Timing. Last year I attended a symposium in Japan and then a conference in Brazil with 5 days between them. It was a killer. I don’t recommend anyone try anything similar. If you’re going to attend more than one conference, try to spread them throughout the year. If necessary, just ring up a conflicting conference and ask nicely. More often than not, they’ll happily move it for you….(possibly terrible advice). It’s also worth spreading them out so that you don’t end up away from the labs for 2 months. Leaving equipment unattended that long attracts the equipment stealing trolls (also known as students) who will start building it into their own equipment.
Cost is something I talked about already but it can make a big difference for a lot of people. When we’re looking for grants for students to go to conferences, we normally struggle to scrape together £300, the rest has to come from some random project. There was an excellent series of free 1 day conferences at the Royal Society of Chemistry last year which we attend on mass just because we could. They ended up being some of the most productive conferences we’ve ever attended.
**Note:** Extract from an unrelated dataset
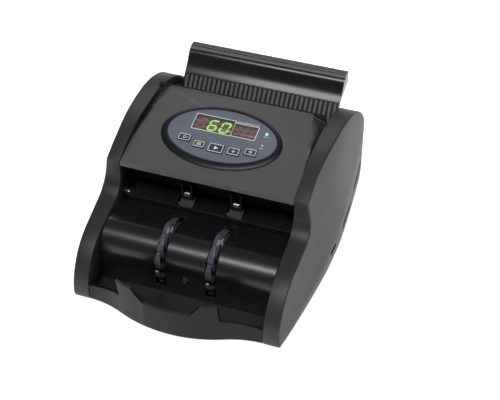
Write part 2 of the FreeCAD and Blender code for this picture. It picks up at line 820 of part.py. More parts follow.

I realise that conferences have costs but £600 for a ticket for a 3 day conference is a bit much to swallow as good value for money.
Finally, if your work place is anything like mine, you’ll need to plan to submit some work to all these conferences you want to attend. The basic rule is that the department will try and fund any conference that you have actually submitted something too. Which is pretty fair. Annoying, if I want to got to something a bit outside our field, but they’re flexible. But either way, this means I need to plan what conferences I’m going to slightly around what new work I have. If my experiments aren’t working, no conference for me. I guess it gives the reaction more incentive to work – either run the way I want or be stuck with me for even longer!